> [THE REQUEST]: Reproduce exactly the lines from the line with "# The plate: a" through the line with "bpy.context.view_layer.update()", both included, and no other lines.

> [GIVEN INFORMATION]:
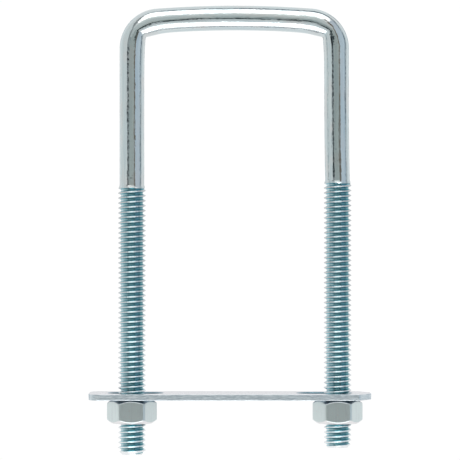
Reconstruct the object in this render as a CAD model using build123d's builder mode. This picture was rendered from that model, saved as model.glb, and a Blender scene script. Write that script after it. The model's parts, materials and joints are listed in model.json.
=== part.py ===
"""A square-bend U-bolt for 2 inch square tube: 5/16-18 thread, 5 inch legs, slotted clamp plate and two hex nuts.

Frame: +Z runs up the legs, X runs across them and Y runs front to back. The origin lies midway between the
legs' axes, on the face of the clamp plate that bears on the tube. All lengths are in millimetres.
"""

import os
from math import asin, cos, degrees, floor, pi, radians, sin, sqrt, tan

from build123d import *

inch = 25.4

# Rod: drawn wire, bent so that its legs are not quite equal
rod_radius = 7.0 / 2
leg_spacing = 58.2
overall_height = 127.0
left_leg_end = -17.3
right_leg_end = -15.3

# Crown and bends: the crown arches a little, and the bending leaves each corner thinner and wider than the wire
crown_arch_radius = 295.0
bend_outer_radius = 11.3
bend_thinning = 0.55
bend_widening = 0.12
bend_section_count = 7

# 5/16-18 rolled thread
thread_pitch = inch / 18
thread_half_angle = 30.0
thread_length = 75.8
thread_major_radius = 7.88 / 2
thread_pitch_radius = 6.95 / 2
thread_root_radius = 6.20 / 2
thread_top_land = 1.0
leg_tip_radius = 5.7 / 2
leg_tip_chamfer = 1.2

# How far above each leg's end its first groove crosses the +X side
left_thread_rise = 0.47
right_thread_rise = 1.37

# Nut thread, with its radial clearance over the rod's
thread_clearance = 0.14
nut_bore_radius = 6.62 / 2
nut_major_radius = 8.20 / 2
nut_countersink_radius = 8.5 / 2
cutter_overrun = 0.1

# Hex nuts
nut_across_flats = 12.5
nut_height = 6.85
nut_corner_radius = 1.0
nut_face_radius = 11.2 / 2
nut_chamfer_angle = 37.0
nut_blank_radius = 8.0
nut_plate_gap = 0.08

# Slotted plate, pushed along until the right leg is near the outer end of its slot
plate_length = 79.7
plate_depth = 19.0
plate_thickness = 1.6
plate_shift = -1.35
plate_end_radius = 15.0
slot_length = 15.85
slot_width = 8.9
slot_spacing = 53.45

# Worked out from the above
leg_x = leg_spacing / 2
crown_top = left_leg_end + overall_height
crown_axis_radius = crown_arch_radius - rod_radius
arch_centre_z = crown_top - crown_arch_radius
bend_axis_radius = bend_outer_radius - rod_radius
bend_centre_x = leg_x - bend_axis_radius
bend_tilt = degrees(asin(bend_centre_x / (crown_arch_radius - bend_outer_radius)))
bend_centre_z = arch_centre_z + (crown_arch_radius - bend_outer_radius) * cos(radians(bend_tilt))
bend_angle = 90 - bend_tilt
nut_top = -plate_thickness - nut_plate_gap
nut_bottom = nut_top - nut_height
left_thread_start = left_leg_end + left_thread_rise
right_thread_start = right_leg_end + right_thread_rise
left_thread_turn = -360 * left_thread_rise / thread_pitch
right_thread_turn = -360 * right_thread_rise / thread_pitch


def cutter_turn(inner_radius, outer_radius, inner_width, outer_width):
    """One turn of a right-hand thread groove about Z, whose middle starts at z = 0 on the +X side."""
    with BuildPart() as turn:
        with BuildLine() as path:
            Helix(pitch=thread_pitch, height=thread_pitch, radius=outer_radius)
        with BuildSketch(Plane.XZ):
            with BuildLine():
                Polyline(
                    (inner_radius, -inner_width / 2),
                    (outer_radius, -outer_width / 2),
                    (outer_radius, outer_width / 2),
                    (inner_radius, inner_width / 2),
                    close=True,
                )
            make_face()
        sweep(path=path.line, is_frenet=True)
    return turn.part


def rod_groove_width(radius):
    """How wide the space between the rod's threads is, along Z, at this radius."""
    return thread_pitch / 2 + 2 * (radius - thread_pitch_radius) * tan(radians(thread_half_angle))


def nut_groove_width(radius):
    """How wide the space between the nut's threads is, along Z, at this radius."""
    return thread_pitch - rod_groove_width(radius - thread_clearance)


def turn_heights(first, last):
    """The starts of whole turns, one pitch apart, from first up to the last that ends below last."""
    return [first + thread_pitch * i for i in range(floor((last - first) / thread_pitch))]


def bend_plane(angle, from_centre):
    """The plane across the right-hand bend at this angle above level, centred this far from the bend's centre."""
    out_x = cos(radians(angle))
    out_z = sin(radians(angle))
    middle = (bend_centre_x + from_centre * out_x, 0, bend_centre_z + from_centre * out_z)
    return Plane(origin=middle, x_dir=(0, 1, 0), z_dir=(-out_z, 0, out_x))


def hex_nut(x, thread_start):
    """A double-chamfered nut on the leg at x, in step with a rod groove that crosses the +X side at thread_start."""
    axis = Axis((x, 0, 0), (0, 0, 1))
    side_view = Plane(origin=(x, 0, 0), x_dir=(1, 0, 0), z_dir=(0, -1, 0))
    chamfer_height = (nut_blank_radius - nut_face_radius) * tan(radians(nut_chamfer_angle))
    countersink_depth = nut_countersink_radius - nut_bore_radius
    first_crest = thread_start + thread_pitch / 2
    turns_down = floor((nut_bottom - thread_pitch - first_crest) / thread_pitch)
    groove_start = first_crest + turns_down * thread_pitch
    cutter_inner = nut_bore_radius - cutter_overrun
    groove = cutter_turn(
        cutter_inner,
        nut_major_radius,
        nut_groove_width(cutter_inner),
        nut_groove_width(nut_major_radius),
    )
    with BuildPart() as nut:
        with BuildSketch(Plane(origin=(x, 0, nut_bottom))):
            RegularPolygon(nut_across_flats / 2, 6, major_radius=False)
        extrude(amount=nut_height)
        fillet(nut.edges().filter_by(Axis.Z), nut_corner_radius)
        with BuildSketch(side_view):
            with BuildLine():
                Polyline(
                    (0, nut_bottom),
                    (nut_face_radius, nut_bottom),
                    (nut_blank_radius, nut_bottom + chamfer_height),
                    (nut_blank_radius, nut_top - chamfer_height),
                    (nut_face_radius, nut_top),
                    (0, nut_top),
                    close=True,
                )
            make_face()
        revolve(axis=axis, mode=Mode.INTERSECT)
        with BuildSketch(side_view):
            with BuildLine():
                Polyline(
                    (0, nut_bottom),
                    (nut_countersink_radius, nut_bottom),
                    (nut_bore_radius, nut_bottom + countersink_depth),
                    (nut_bore_radius, nut_top - countersink_depth),
                    (nut_countersink_radius, nut_top),
                    (0, nut_top),
                    close=True,
                )
            make_face()
        revolve(axis=axis, mode=Mode.SUBTRACT)
        with Locations(*[(x, 0, z) for z in turn_heights(groove_start, nut_top + 2 * thread_pitch)]):
            add(groove, mode=Mode.SUBTRACT)
    return nut.part


# One threaded end, standing on z = 0. Both ends of the straight wire are rolled to the same length.
rod_groove = cutter_turn(
    thread_root_radius,
    thread_major_radius + cutter_overrun,
    rod_groove_width(thread_root_radius),
    rod_groove_width(thread_major_radius + cutter_overrun),
)
with BuildPart() as threaded_end:
    with BuildSketch(Plane.XZ):
        with BuildLine():
            Polyline(
                (0, 0),
                (leg_tip_radius, 0),
                (thread_major_radius, leg_tip_chamfer),
                (thread_major_radius, thread_length - thread_major_radius + rod_radius),
                (rod_radius, thread_length),
                (0, thread_length),
                close=True,
            )
        make_face()
    revolve(axis=Axis.Z)
    with Locations(*[(0, 0, z) for z in turn_heights(-thread_pitch, thread_length - thread_top_land)]):
        add(rod_groove, mode=Mode.SUBTRACT)

# The right-hand bend, from the top of its shank round to the end of the crown.
with BuildPart() as right_bend:
    for step in range(bend_section_count):
        share = step / (bend_section_count - 1)
        change = sin(pi * share) ** 2
        in_plane_radius = rod_radius - bend_thinning * change
        section = bend_plane(bend_angle * share, bend_outer_radius - in_plane_radius)
        with BuildSketch(section):
            Ellipse(rod_radius + bend_widening * change, in_plane_radius)
    loft()

# The bent rod, one piece: two plain shanks, two bends, the crown between them and the two threaded ends.
with BuildPart() as u_bolt_rod:
    for x, leg_end in ((-leg_x, left_leg_end), (leg_x, right_leg_end)):
        shank_bottom = leg_end + thread_length
        with BuildSketch(Plane(origin=(x, 0, shank_bottom), x_dir=(0, 1, 0), z_dir=(0, 0, 1))):
            Circle(rod_radius)
        extrude(amount=bend_centre_z - shank_bottom)

    add(right_bend.part)
    add(right_bend.part.mirror(Plane.YZ))

    with BuildLine(Plane.XZ) as crown_path:
        CenterArc((0, arch_centre_z), crown_axis_radius, 90 - bend_tilt, 2 * bend_tilt)
    with BuildSketch(bend_plane(bend_angle, bend_axis_radius)):
        Circle(rod_radius)
    sweep(path=crown_path.line)

    with Locations(
        Location((-leg_x, 0, left_leg_end), (0, 0, left_thread_turn)),
        Location((leg_x, 0, right_leg_end), (0, 0, right_thread_turn)),
    ):
        add(threaded_end.part)
u_bolt_rod.part.label = "u_bolt_rod"

# The plate: a flat strip with curved ends and a slot for each leg.
end_rise = plate_end_radius - sqrt(plate_end_radius**2 - (plate_depth / 2) ** 2)
straight_half = plate_length / 2 - end_rise
with BuildPart() as clamp_plate:
    with BuildSketch(Plane(origin=(plate_shift, 0, -plate_thickness))):
        with BuildLine():
            front = Line((-straight_half, -plate_depth / 2), (straight_half, -plate_depth / 2))
            back = Line((straight_half, plate_depth / 2), (-straight_half, plate_depth / 2))
            ThreePointArc(front @ 1, (plate_length / 2, 0), back @ 0)
            ThreePointArc(back @ 1, (-plate_length / 2, 0), front @ 0)
        make_face()
        with Locations((-slot_spacing / 2, 0), (slot_spacing / 2, 0)):
            SlotOverall(slot_length, slot_width, mode=Mode.SUBTRACT)
    extrude(amount=plate_thickness)
clamp_plate.part.label = "clamp_plate"

# The two nuts that hold the plate up, one on each leg.
left_nut = hex_nut(-leg_x, left_thread_start)
left_nut.label = "left_nut"
right_nut = hex_nut(leg_x, right_thread_start)
right_nut.label = "right_nut"

os.makedirs("parts", exist_ok=True)
export_step(u_bolt_rod.part, "parts/u_bolt_rod.step")
export_step(clamp_plate.part, "parts/clamp_plate.step")
export_step(left_nut, "parts/left_nut.step")
export_step(right_nut, "parts/right_nut.step")
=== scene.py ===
"""The looks of a square-bend U-bolt: a bright zinc-plated rod, a slotted clamp plate and two hex nuts.

All lengths are in metres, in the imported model's frame: +Z runs up the legs and X runs across them. The origin
lies midway between the legs' axes, on the face of the plate that bears on the tube. A value that differs from
leg to leg is kept by side, which is -1 on the left and 1 on the right.
"""

import json
from math import asin, atan, ceil, cos, pi, radians, sin, sqrt, tan

import bmesh
import bpy
import numpy as np
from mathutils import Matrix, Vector, noise


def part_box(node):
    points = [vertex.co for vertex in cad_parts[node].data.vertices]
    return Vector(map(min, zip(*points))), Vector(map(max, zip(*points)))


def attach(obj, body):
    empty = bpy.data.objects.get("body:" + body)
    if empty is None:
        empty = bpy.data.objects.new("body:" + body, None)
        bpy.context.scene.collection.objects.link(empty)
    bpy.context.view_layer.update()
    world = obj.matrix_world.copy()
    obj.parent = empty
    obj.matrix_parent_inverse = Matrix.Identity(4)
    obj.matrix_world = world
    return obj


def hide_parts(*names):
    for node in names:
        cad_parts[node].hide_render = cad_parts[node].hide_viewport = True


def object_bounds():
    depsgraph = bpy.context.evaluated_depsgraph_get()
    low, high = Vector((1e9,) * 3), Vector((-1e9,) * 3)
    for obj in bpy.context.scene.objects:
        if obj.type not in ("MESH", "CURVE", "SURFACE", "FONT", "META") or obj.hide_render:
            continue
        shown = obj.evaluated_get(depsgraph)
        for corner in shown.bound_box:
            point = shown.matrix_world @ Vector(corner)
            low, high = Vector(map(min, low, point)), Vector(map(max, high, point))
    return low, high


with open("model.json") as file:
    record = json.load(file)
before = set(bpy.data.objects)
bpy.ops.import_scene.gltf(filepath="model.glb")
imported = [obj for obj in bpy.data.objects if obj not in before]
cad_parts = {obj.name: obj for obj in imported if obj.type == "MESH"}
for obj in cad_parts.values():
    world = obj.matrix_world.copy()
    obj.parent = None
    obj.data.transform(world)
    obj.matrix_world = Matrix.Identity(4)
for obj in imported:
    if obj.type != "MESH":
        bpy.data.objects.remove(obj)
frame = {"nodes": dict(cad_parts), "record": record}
cad_low, cad_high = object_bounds()

mm = 0.001
weld_distance = 0.002 * mm

# What the frame gives
mounts = {mount["name"]: mount for mount in frame["record"]["mounts"]}
stud_dims = mounts["leg_studs"]["dims"]
leg_x = stud_dims["spacing_x_mm"] / 2 * mm
thread_major_radius = stud_dims["stud_r_mm"] * mm
crown_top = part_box("u_bolt_rod")[1].z
plate_low, plate_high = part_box("clamp_plate")
nut_low, nut_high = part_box("left_nut")

# Wire, crown and bends
wire_radius = 3.5 * mm
crown_arch_radius = 295.0 * mm
bend_outer_radius = 11.3 * mm
bend_widening = 0.12 * mm
ring_points = 50
crown_steps = 28
bend_steps = 44
shank_steps = 26

# How far the top of each shank leans in from its leg's axis
shank_leans = {-1: 0.0, 1: 0.28 * mm}

# A bend's inner side: two flattened runs, which swell out of the crown and the shank and meet in a corner
crown_slump = radians(9.2)
crown_bulge = 0.3 * mm
crown_bulge_run = 1.85 * mm
shank_slump = radians(3.8)
shank_bulge = 0.2 * mm
shank_bulge_run = 3 * mm
bend_inner_softness = {-1: 0.35 * mm, 1: 0.6 * mm}

# The drawn wire's surface strays from true in broad and in fine waves, which the thread rolls partly iron out
broad_wave_length = 7 * mm
broad_wave_height = 0.016 * mm
fine_wave_length = 2.2 * mm
fine_wave_height = 0.003 * mm
ironed_share = 0.6

# Thread
thread_pitch = 25.4 / 18 * mm
thread_half_angle = radians(30)
thread_lengths = {-1: 76.2 * mm, 1: 75.6 * mm}
thread_pitch_radius = 6.95 / 2 * mm
thread_root_radius = 6.20 / 2 * mm
thread_crest_rounding = 0.26 * mm
thread_root_rounding = 0.05 * mm
leg_tip_radius = 5.7 / 2 * mm
leg_tip_chamfer = 1.2 * mm
leg_tip_rounding = 0.08 * mm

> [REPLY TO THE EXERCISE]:
# The plate: a flat strip with curved ends and a slot for each leg.
end_rise = plate_end_radius - sqrt(plate_end_radius**2 - (plate_depth / 2) ** 2)
straight_half = plate_length / 2 - end_rise
with BuildPart() as clamp_plate:
    with BuildSketch(Plane(origin=(plate_shift, 0, -plate_thickness))):
        with BuildLine():
            front = Line((-straight_half, -plate_depth / 2), (straight_half, -plate_depth / 2))
            back = Line((straight_half, plate_depth / 2), (-straight_half, plate_depth / 2))
            ThreePointArc(front @ 1, (plate_length / 2, 0), back @ 0)
            ThreePointArc(back @ 1, (-plate_length / 2, 0), front @ 0)
        make_face()
        with Locations((-slot_spacing / 2, 0), (slot_spacing / 2, 0)):
            SlotOverall(slot_length, slot_width, mode=Mode.SUBTRACT)
    extrude(amount=plate_thickness)
clamp_plate.part.label = "clamp_plate"

# The two nuts that hold the plate up, one on each leg.
left_nut = hex_nut(-leg_x, left_thread_start)
left_nut.label = "left_nut"
right_nut = hex_nut(leg_x, right_thread_start)
right_nut.label = "right_nut"

os.makedirs("parts", exist_ok=True)
export_step(u_bolt_rod.part, "parts/u_bolt_rod.step")
export_step(clamp_plate.part, "parts/clamp_plate.step")
export_step(left_nut, "parts/left_nut.step")
export_step(right_nut, "parts/right_nut.step")
=== scene.py ===
"""The looks of a square-bend U-bolt: a bright zinc-plated rod, a slotted clamp plate and two hex nuts.

All lengths are in metres, in the imported model's frame: +Z runs up the legs and X runs across them. The origin
lies midway between the legs' axes, on the face of the plate that bears on the tube. A value that differs from
leg to leg is kept by side, which is -1 on the left and 1 on the right.
"""

import json
from math import asin, atan, ceil, cos, pi, radians, sin, sqrt, tan

import bmesh
import bpy
import numpy as np
from mathutils import Matrix, Vector, noise


def part_box(node):
    points = [vertex.co for vertex in cad_parts[node].data.vertices]
    return Vector(map(min, zip(*points))), Vector(map(max, zip(*points)))


def attach(obj, body):
    empty = bpy.data.objects.get("body:" + body)
    if empty is None:
        empty = bpy.data.objects.new("body:" + body, None)
        bpy.context.scene.collection.objects.link(empty)
    bpy.context.view_layer.update()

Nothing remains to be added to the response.